I thought for a split second we were going to have to open our house for tours because it seemed he had discovered an Easter miracle on my floor. I just hoped it wasn’t the form of Jesus in a sticky dirt spot or something for all the world to see. But then I watched him as he took his finger and traced between the ceramic tiles, first up and down, then side to side: he drew a cross.

How excited, I can tell you, a nonna becomes when she realizes her toddler grandson has become aware of the cross of Jesus Christ, something one writer called “the dividing symbol of all history.”

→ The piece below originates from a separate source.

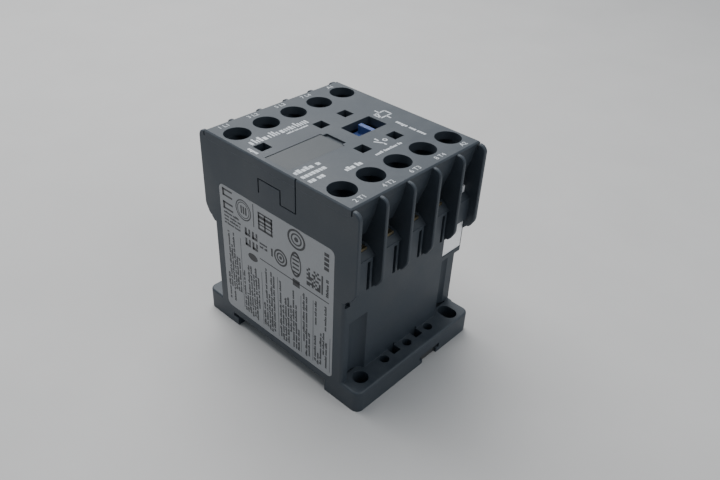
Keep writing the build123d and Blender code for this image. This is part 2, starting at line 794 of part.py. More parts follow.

Then Gavin and I went around the house and looked for the cross anywhere we could find it: between the panels on doors, on my old school-house window coffee table.  He excitedly “discovered” my cross collection and became especially excited by my very small replica of the “Christ the Redeemer” statue which stands high on the Corcovado Mountain in Rio de Janeiro.  “It’s God!  It’s Jesus!  It’s the cross!” Gavin would squeal with every new discovery, exhibiting more understanding than many full-grown Christians, I thought.

A little later, Gavin came out of the bathroom having found on a shelf the beautiful tiled cross my friend Marilyn had given me and reverently showed me his “find.” He carried that cross around with him for the rest of his visit while he played.

Max says it so well…The Cross by Max Lucado

It rests on the timeline of history like a compelling diamond.
It’s tragedy summons all sufferers.  Its absurdity attracts all cynics. 
It’s hope lures all searchers.  History has idolized and despised it,
gold-plated and burned it, worn it and trashed it.  History has done
everything but ignore it.  How could you?  How could you ignore such
a piece of lumber?  Suspended on its beams is the greatest claim
in history.  A crucified carpenter claiming to be GOD on earth.
Divine.  Eternal.  The Death-Slayer.  Never has timber been regarded
so sacred.  No wonder the Apostle Paul called The Cross event the
core of The Gospel (1 Cor. 15.3-5).  Its bottom line is
sobering: if the account is true, it’s history’s hinge.  Period.
If not, The Cross is history’s hoax.
As you ponder Christ on the Cross, what are your thoughts?…

The cross stands against the skyline of all time as the greatest symbol of the central fact of Christianity – the death of Jesus Christ in our place.  Yes, He died.  Yes, He was buried.  But that is only a part of the good news.  He didn’t stay on that cross, He rose from death, and oh – what was won in that victory for me – for me!

It’s God!  It’s Jesus!  It’s the cross!  Yaaaay!!!

Joyous blessings to you today as we celebrate a risen Savior, Jeanie

NOTE TO SELF: See the cross.  Ponder it.  Understand it.  Thank God for it.  Sing some Matt  Redman: You led me to the cross and I saw the face of mercy in that place of love…Now that I’m living in Your all-forgiving love,  my every road leads to the cross..

5 thoughts on “The cross

  1. I just read Gavin this blog and he is very excited – not only about hearing his name over and over, but about hearing the words Jesus and Cross;o)

  2. Our grandchildren are such wonderful, beautiful blessings from God.  What a priceless experience to share this with Gavin.

  3. What an awesome story.  Aren't kids the greatest about teaching us the simplicity of faith?  Some days I wish I could go back to that age, just to remember what unencumbered faith looked like.  Funny that we have to relearn how to have faith like that when we get older.